• _Direction_
Pull out the lines from the line containing "bpy.context.scene.collection.children.link(cutters)" through the line containing "import math", both lines included, and copy them exactly.

• _Dataset section_
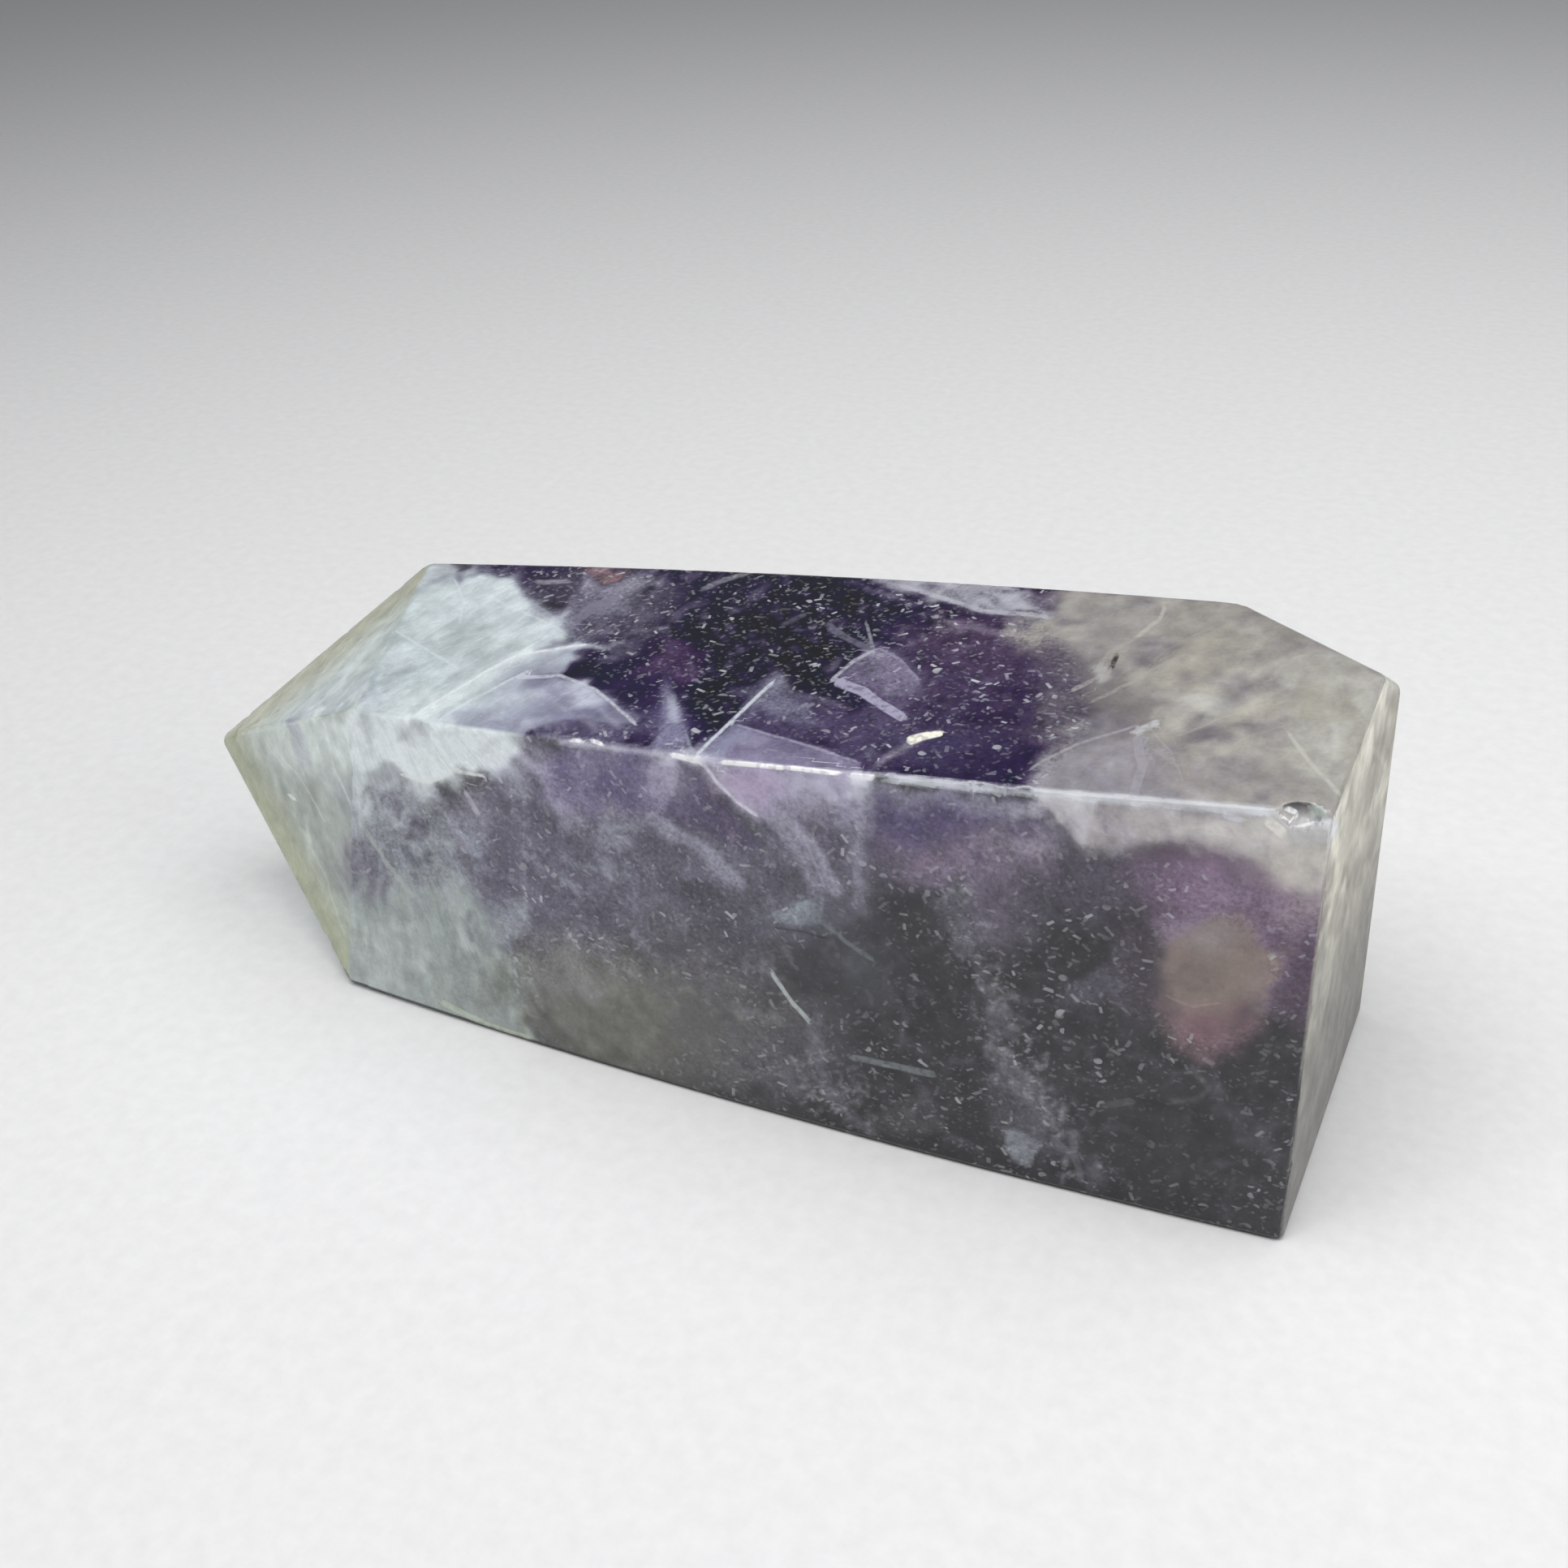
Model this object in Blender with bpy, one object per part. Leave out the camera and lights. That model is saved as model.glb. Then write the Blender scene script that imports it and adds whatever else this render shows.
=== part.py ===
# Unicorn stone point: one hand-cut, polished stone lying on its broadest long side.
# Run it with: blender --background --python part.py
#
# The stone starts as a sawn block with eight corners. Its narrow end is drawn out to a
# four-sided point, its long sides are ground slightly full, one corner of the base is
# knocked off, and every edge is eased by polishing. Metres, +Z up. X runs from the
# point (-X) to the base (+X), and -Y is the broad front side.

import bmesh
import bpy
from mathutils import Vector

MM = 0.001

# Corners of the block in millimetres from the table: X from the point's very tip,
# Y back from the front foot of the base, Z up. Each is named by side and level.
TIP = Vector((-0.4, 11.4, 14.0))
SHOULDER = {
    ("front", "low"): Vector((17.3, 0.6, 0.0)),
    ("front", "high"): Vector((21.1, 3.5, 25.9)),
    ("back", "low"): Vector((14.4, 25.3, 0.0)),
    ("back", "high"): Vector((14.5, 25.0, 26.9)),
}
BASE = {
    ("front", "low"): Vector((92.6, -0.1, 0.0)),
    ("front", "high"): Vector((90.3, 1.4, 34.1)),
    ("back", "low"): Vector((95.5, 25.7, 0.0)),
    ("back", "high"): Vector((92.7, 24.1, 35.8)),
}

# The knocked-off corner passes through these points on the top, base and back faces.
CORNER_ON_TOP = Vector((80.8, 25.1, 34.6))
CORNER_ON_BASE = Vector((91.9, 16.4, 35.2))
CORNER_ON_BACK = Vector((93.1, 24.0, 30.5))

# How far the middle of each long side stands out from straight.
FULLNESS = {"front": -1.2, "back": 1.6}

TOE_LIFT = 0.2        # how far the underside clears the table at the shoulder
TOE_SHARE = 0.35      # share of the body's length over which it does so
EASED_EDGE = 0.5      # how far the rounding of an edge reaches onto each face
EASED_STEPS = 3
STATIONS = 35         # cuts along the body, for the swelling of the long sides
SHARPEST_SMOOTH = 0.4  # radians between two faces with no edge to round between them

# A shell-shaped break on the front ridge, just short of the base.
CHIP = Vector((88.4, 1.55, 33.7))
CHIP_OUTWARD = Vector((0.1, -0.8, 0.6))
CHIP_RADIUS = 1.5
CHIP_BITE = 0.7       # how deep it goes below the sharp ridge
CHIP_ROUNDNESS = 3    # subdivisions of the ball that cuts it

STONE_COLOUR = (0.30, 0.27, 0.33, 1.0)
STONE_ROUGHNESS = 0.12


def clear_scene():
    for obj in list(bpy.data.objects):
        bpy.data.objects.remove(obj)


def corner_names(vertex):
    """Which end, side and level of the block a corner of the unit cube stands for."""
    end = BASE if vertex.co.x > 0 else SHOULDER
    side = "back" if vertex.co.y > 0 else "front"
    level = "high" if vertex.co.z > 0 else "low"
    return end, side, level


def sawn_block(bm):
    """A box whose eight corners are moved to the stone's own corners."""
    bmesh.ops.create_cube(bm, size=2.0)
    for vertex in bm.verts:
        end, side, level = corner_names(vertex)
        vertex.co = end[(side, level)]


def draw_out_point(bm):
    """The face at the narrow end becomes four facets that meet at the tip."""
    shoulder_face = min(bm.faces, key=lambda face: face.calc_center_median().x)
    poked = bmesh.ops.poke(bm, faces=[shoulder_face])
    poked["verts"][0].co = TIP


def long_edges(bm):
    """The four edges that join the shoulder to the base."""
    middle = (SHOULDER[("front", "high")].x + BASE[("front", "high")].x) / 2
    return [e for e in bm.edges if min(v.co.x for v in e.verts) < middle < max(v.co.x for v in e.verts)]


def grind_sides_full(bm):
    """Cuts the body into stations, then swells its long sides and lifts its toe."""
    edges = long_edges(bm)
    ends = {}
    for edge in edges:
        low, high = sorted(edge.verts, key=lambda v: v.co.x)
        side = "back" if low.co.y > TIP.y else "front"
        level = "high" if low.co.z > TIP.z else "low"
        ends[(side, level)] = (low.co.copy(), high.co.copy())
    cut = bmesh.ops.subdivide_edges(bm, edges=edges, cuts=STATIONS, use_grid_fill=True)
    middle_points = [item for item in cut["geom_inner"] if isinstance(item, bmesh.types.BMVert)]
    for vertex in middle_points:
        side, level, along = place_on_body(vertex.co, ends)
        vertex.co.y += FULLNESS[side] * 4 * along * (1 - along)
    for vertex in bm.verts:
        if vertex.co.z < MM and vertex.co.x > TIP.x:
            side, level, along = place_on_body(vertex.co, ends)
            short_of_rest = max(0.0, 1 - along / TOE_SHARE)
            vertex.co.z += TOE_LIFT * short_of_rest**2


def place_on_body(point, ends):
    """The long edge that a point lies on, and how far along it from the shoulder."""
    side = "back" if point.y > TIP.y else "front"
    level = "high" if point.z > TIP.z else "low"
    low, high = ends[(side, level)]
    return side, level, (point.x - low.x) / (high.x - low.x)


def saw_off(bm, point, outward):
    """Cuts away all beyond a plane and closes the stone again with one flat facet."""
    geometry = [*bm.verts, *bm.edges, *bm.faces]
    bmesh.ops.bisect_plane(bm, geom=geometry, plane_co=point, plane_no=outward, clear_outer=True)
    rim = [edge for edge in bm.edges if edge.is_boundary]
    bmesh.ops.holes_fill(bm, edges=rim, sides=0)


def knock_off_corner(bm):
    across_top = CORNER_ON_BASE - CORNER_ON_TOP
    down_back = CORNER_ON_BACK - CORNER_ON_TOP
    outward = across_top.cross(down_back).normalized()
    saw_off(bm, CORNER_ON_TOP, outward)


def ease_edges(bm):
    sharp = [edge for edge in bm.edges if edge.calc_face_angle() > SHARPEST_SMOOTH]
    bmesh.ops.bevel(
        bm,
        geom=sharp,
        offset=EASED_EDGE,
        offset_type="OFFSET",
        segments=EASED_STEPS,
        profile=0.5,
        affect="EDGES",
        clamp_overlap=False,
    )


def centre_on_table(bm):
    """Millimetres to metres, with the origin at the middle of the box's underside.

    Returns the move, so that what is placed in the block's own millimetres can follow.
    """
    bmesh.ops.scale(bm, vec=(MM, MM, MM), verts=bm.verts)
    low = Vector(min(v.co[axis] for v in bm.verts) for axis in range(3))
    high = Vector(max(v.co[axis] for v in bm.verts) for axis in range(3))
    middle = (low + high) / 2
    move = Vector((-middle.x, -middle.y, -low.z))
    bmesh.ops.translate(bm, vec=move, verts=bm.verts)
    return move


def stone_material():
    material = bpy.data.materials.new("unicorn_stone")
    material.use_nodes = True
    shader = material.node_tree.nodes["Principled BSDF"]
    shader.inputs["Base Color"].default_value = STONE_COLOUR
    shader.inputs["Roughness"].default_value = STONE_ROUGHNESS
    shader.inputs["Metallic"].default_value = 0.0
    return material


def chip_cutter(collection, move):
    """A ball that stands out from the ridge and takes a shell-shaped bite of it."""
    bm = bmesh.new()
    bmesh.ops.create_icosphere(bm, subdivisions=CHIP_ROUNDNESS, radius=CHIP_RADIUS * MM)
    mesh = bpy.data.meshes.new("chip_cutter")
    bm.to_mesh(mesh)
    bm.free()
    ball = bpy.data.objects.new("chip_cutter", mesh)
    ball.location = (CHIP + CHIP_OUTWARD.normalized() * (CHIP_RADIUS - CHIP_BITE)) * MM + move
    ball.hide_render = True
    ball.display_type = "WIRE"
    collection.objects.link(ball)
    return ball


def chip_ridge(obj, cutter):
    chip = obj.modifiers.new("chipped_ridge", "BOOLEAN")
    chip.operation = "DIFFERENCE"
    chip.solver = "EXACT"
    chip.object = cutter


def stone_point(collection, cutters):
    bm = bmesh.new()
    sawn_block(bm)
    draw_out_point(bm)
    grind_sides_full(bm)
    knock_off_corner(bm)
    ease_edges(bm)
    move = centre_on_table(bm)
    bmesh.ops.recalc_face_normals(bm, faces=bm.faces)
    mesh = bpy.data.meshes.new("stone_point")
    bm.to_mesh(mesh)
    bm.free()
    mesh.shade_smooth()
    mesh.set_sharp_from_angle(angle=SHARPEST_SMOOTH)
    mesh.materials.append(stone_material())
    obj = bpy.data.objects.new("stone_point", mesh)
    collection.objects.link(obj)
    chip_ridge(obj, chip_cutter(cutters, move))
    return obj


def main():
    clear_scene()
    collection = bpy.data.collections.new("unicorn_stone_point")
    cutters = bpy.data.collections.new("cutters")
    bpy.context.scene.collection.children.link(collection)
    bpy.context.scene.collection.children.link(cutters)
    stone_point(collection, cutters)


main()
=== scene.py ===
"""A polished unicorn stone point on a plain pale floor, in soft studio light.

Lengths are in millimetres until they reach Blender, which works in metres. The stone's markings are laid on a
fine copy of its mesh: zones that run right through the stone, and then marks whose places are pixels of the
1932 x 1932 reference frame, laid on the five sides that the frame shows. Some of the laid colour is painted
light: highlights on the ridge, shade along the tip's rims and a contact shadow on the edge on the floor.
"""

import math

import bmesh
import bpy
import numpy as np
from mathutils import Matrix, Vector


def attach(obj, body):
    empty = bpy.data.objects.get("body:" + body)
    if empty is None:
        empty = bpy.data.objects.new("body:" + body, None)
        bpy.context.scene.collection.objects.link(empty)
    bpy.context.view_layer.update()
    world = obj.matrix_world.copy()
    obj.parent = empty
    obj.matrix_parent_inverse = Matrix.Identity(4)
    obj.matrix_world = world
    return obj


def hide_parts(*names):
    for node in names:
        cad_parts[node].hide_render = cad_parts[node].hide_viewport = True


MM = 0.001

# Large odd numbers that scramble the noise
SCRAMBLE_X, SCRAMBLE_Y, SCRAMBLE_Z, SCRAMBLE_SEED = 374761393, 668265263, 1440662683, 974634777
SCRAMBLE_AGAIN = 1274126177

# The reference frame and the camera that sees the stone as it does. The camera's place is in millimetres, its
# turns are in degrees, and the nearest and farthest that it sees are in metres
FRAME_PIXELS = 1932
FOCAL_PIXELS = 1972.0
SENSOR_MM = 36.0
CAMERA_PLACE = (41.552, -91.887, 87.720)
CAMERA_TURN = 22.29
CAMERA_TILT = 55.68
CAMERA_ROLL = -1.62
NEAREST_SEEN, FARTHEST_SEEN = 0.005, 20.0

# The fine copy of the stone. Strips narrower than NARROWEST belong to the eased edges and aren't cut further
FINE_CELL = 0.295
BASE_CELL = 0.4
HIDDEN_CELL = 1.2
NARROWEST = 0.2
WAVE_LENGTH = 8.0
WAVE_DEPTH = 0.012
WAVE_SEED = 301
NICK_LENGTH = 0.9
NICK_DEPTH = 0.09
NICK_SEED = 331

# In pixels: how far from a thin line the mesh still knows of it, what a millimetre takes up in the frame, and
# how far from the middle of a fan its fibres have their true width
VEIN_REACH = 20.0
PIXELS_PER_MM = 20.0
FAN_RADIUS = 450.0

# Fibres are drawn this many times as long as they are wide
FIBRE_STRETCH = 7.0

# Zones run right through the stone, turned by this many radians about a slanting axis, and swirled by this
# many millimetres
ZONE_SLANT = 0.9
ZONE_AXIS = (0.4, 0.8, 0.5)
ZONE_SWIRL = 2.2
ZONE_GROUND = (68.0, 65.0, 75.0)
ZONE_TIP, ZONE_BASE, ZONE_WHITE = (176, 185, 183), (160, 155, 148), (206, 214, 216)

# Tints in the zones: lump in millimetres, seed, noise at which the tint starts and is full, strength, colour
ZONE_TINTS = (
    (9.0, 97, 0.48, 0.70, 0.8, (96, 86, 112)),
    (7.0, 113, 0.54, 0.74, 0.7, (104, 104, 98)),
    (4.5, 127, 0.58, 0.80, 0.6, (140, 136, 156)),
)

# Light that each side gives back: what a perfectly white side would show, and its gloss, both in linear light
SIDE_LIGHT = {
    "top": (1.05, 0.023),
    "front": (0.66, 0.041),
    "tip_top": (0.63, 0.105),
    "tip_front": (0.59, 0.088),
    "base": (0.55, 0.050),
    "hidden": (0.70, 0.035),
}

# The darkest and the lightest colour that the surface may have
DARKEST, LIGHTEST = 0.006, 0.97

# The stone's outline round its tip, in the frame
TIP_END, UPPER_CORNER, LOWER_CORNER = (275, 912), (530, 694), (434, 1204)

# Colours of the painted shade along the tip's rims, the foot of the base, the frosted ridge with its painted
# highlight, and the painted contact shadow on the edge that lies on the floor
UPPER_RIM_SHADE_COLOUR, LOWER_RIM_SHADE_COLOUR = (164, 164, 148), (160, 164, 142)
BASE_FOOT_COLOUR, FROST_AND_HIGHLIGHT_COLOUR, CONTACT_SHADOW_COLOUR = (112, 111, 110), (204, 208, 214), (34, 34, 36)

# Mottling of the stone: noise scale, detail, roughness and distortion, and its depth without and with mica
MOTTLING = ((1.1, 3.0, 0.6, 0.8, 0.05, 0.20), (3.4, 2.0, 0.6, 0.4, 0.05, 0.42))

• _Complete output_
    bpy.context.scene.collection.children.link(cutters)
    stone_point(collection, cutters)


main()
=== scene.py ===
"""A polished unicorn stone point on a plain pale floor, in soft studio light.

Lengths are in millimetres until they reach Blender, which works in metres. The stone's markings are laid on a
fine copy of its mesh: zones that run right through the stone, and then marks whose places are pixels of the
1932 x 1932 reference frame, laid on the five sides that the frame shows. Some of the laid colour is painted
light: highlights on the ridge, shade along the tip's rims and a contact shadow on the edge on the floor.
"""

import math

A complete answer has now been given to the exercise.